PROBLEM REQUIREMENTS = Both the line containing "bpy.data.objects.remove(obj)" and the line containing "obj.parent = rigid_bodies[body]" are to be reproduced exactly, along with every line between them, and nothing more.

THE INPUT =
***
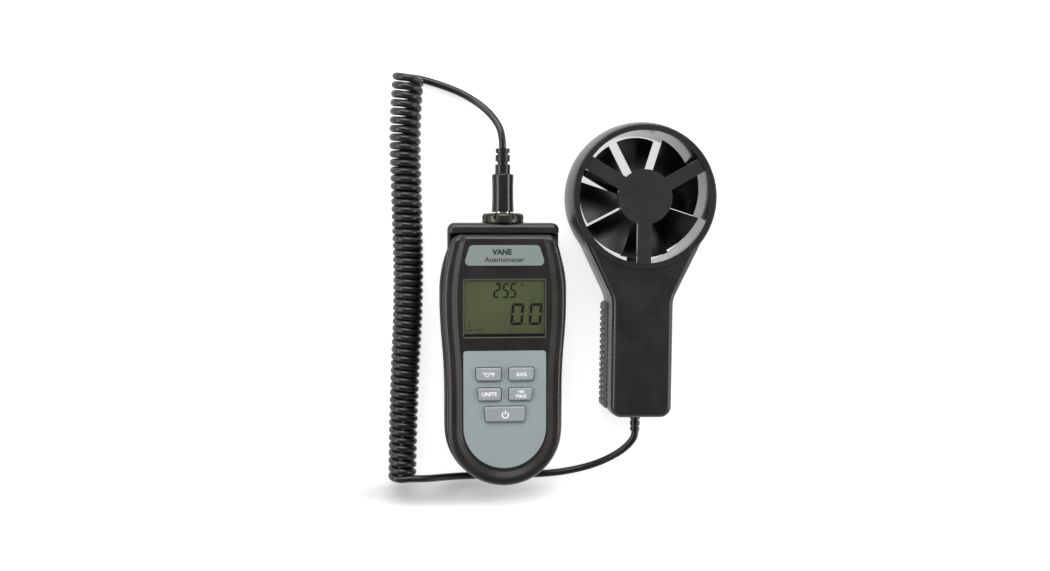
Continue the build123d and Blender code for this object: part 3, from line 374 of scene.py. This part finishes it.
***
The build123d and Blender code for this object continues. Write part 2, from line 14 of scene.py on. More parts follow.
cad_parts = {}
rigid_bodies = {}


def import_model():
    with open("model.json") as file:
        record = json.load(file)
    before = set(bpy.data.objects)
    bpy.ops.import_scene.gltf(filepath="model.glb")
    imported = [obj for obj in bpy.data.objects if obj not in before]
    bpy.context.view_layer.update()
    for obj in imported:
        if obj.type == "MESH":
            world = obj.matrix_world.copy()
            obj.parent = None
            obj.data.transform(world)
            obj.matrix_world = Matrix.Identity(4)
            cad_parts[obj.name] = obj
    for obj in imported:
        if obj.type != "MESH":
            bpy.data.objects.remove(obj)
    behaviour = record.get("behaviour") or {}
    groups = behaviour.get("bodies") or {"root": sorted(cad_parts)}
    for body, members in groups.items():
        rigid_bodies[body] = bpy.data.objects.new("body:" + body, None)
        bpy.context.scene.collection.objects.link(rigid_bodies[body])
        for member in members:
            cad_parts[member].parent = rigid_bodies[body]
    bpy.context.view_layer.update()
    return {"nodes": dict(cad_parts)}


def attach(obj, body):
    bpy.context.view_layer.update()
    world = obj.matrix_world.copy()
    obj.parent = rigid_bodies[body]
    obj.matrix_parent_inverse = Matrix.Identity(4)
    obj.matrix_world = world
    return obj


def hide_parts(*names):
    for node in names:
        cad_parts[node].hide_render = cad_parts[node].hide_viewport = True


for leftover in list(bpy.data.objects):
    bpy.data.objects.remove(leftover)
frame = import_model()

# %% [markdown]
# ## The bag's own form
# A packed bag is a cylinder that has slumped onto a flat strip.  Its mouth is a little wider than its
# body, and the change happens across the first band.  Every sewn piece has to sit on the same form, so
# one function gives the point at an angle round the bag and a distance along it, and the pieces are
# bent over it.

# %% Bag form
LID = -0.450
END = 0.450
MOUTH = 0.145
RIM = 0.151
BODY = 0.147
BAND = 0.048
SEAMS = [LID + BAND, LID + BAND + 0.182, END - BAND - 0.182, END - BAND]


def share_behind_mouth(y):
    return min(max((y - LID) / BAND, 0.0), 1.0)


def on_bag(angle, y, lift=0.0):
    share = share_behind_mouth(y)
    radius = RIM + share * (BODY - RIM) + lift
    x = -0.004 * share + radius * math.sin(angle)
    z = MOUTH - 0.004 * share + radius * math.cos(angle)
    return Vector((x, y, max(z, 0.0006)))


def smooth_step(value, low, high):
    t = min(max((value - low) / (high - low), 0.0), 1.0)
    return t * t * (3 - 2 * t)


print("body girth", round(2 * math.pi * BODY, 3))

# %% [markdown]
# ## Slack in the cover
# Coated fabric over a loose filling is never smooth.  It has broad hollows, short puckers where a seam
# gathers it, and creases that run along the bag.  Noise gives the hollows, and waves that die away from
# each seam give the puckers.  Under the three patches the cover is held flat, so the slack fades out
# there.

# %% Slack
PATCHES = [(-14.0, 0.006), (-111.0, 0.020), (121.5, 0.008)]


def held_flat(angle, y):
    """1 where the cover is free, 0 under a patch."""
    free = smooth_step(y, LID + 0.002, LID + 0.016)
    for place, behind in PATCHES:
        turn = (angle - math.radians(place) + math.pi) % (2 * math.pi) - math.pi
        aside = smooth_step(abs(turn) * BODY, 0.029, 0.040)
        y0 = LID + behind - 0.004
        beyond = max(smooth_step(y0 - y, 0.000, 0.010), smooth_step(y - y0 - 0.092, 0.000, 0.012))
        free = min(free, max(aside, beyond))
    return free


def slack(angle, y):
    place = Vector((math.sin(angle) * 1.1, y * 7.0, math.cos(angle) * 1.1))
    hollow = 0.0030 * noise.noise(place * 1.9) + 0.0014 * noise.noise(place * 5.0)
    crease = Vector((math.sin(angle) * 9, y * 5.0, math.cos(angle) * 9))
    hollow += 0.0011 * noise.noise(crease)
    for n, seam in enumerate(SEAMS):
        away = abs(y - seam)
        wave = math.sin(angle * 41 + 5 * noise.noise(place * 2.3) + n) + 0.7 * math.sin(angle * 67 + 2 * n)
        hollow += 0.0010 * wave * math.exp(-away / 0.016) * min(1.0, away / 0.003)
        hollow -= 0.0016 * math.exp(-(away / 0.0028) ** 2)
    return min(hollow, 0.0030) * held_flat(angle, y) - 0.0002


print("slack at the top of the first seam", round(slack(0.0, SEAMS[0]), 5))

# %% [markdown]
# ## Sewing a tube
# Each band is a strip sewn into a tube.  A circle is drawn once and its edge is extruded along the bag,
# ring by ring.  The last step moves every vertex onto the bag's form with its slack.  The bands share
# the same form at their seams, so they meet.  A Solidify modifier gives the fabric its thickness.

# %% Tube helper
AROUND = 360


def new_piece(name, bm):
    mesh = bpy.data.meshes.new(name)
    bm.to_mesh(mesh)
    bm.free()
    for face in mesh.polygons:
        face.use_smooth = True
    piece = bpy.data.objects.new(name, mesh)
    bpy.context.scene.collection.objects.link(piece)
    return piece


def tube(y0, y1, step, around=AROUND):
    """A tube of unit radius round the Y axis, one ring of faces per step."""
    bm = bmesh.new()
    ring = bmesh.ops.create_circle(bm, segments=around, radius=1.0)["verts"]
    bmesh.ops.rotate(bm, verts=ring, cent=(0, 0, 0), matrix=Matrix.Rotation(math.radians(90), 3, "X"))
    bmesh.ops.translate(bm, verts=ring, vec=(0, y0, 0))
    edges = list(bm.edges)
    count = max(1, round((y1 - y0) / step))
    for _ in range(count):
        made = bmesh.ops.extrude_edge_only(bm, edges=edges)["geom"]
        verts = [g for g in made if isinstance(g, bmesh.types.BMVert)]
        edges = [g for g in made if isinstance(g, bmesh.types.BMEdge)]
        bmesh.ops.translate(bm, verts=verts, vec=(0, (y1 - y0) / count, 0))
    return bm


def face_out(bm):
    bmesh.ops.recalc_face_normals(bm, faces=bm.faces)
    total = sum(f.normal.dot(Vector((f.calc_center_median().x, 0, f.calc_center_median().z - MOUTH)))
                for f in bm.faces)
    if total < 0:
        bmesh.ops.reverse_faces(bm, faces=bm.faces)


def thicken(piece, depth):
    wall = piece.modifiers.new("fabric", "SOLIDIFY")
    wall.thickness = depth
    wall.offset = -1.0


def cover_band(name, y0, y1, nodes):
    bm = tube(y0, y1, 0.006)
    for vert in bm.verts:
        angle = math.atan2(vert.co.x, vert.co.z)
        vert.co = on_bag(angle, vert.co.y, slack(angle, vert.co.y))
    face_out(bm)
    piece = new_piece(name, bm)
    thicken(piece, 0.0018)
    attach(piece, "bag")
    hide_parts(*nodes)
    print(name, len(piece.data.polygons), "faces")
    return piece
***
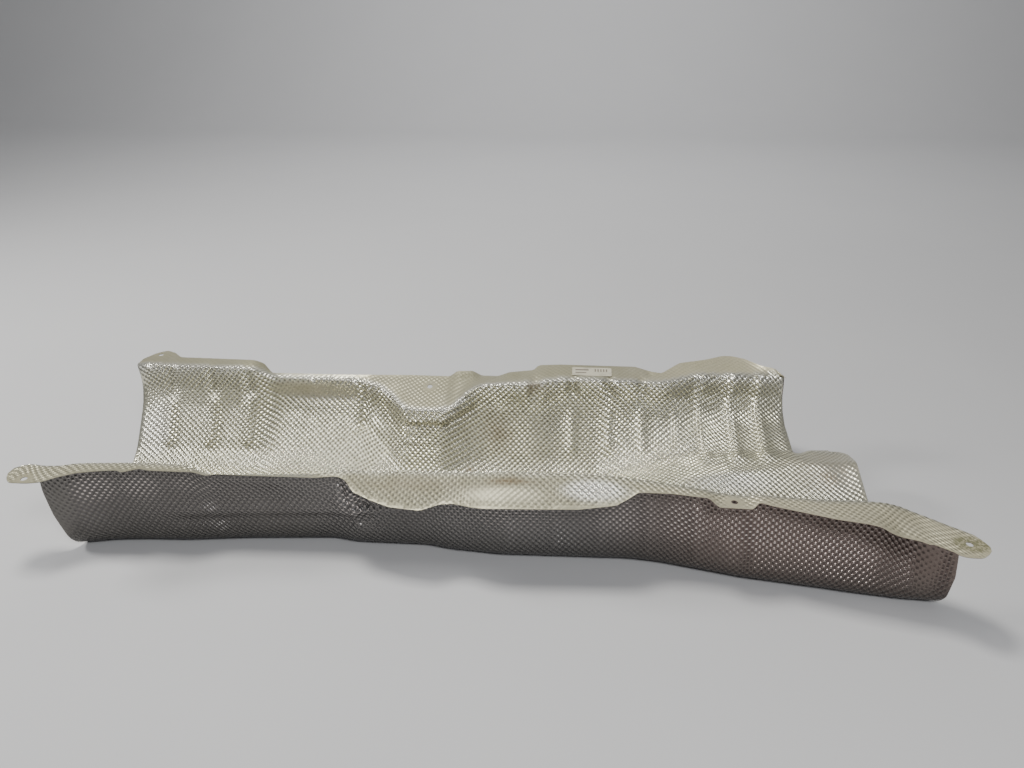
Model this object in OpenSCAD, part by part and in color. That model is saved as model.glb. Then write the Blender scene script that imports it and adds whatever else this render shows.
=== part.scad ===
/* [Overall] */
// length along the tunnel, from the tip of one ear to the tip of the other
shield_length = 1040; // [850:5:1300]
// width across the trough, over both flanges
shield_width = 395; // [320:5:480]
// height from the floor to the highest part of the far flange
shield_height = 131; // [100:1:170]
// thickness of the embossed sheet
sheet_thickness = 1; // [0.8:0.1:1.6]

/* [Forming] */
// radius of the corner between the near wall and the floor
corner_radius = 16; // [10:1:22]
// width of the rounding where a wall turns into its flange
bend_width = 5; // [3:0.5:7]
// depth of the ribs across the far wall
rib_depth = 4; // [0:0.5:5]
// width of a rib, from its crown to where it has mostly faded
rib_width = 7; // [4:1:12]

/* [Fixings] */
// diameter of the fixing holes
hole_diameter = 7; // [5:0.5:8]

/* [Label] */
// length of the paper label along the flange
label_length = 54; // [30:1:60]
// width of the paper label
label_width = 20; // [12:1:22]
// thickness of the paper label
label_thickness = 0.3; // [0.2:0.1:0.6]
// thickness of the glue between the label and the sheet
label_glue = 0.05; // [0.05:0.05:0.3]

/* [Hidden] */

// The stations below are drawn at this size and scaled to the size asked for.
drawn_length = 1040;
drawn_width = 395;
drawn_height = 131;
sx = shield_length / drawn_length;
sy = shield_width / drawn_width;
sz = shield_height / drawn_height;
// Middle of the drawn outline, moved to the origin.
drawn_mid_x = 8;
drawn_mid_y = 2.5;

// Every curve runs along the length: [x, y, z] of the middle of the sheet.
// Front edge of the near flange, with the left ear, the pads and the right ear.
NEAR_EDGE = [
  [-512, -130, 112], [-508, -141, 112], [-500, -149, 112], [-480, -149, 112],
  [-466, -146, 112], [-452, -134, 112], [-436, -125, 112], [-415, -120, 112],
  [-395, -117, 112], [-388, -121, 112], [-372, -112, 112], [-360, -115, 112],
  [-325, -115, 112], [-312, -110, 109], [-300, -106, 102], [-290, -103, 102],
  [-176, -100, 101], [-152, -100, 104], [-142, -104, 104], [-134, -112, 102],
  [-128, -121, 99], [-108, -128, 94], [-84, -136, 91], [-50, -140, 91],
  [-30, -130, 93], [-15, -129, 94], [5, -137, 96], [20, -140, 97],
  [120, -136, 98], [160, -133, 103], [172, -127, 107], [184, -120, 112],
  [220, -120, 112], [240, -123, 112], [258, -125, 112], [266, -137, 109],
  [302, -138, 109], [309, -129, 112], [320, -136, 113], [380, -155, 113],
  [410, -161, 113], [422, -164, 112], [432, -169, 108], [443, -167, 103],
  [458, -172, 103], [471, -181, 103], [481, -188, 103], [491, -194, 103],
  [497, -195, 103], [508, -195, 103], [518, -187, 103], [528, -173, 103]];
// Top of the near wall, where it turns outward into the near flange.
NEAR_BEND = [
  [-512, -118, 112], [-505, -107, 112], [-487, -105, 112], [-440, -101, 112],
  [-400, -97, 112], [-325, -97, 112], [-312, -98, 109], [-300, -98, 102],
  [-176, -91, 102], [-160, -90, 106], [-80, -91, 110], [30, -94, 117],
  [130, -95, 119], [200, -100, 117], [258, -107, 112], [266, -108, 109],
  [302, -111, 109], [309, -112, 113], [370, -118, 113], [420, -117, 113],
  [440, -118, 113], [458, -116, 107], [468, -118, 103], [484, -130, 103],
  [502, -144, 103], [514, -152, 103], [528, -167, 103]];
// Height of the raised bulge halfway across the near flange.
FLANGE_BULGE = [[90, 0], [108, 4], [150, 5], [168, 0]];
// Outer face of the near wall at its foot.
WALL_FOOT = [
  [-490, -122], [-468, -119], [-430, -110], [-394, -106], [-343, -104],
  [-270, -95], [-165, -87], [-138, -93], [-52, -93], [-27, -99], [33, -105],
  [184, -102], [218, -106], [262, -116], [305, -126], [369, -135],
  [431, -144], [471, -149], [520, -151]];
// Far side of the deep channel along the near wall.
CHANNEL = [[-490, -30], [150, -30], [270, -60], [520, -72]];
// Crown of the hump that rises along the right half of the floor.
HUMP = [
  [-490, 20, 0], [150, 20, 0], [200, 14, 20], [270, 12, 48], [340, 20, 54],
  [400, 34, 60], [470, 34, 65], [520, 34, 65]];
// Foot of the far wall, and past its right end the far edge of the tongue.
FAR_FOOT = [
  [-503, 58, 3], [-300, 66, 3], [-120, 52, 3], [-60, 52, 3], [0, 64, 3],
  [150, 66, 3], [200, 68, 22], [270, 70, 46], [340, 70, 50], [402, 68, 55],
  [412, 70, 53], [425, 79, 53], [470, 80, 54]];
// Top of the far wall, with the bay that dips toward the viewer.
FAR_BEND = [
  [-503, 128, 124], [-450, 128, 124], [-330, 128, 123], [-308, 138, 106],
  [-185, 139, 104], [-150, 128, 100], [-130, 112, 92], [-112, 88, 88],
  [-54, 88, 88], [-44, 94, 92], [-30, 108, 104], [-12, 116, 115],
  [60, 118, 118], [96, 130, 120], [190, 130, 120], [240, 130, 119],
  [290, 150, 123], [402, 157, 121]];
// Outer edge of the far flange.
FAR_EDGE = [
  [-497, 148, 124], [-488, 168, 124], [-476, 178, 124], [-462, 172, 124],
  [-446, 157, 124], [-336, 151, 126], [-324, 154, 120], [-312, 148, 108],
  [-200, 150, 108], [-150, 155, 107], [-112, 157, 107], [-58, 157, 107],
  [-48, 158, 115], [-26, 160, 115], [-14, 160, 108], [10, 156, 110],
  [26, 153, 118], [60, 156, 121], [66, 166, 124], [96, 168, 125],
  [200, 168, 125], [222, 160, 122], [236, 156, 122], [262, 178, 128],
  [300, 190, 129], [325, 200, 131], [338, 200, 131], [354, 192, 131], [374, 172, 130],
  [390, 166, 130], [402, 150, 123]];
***
ANSWER TO THE EXERCISE =
            bpy.data.objects.remove(obj)
    behaviour = record.get("behaviour") or {}
    groups = behaviour.get("bodies") or {"root": sorted(cad_parts)}
    for body, members in groups.items():
        rigid_bodies[body] = bpy.data.objects.new("body:" + body, None)
        bpy.context.scene.collection.objects.link(rigid_bodies[body])
        for member in members:
            cad_parts[member].parent = rigid_bodies[body]
    bpy.context.view_layer.update()
    return {"nodes": dict(cad_parts)}


def attach(obj, body):
    bpy.context.view_layer.update()
    world = obj.matrix_world.copy()
    obj.parent = rigid_bodies[body]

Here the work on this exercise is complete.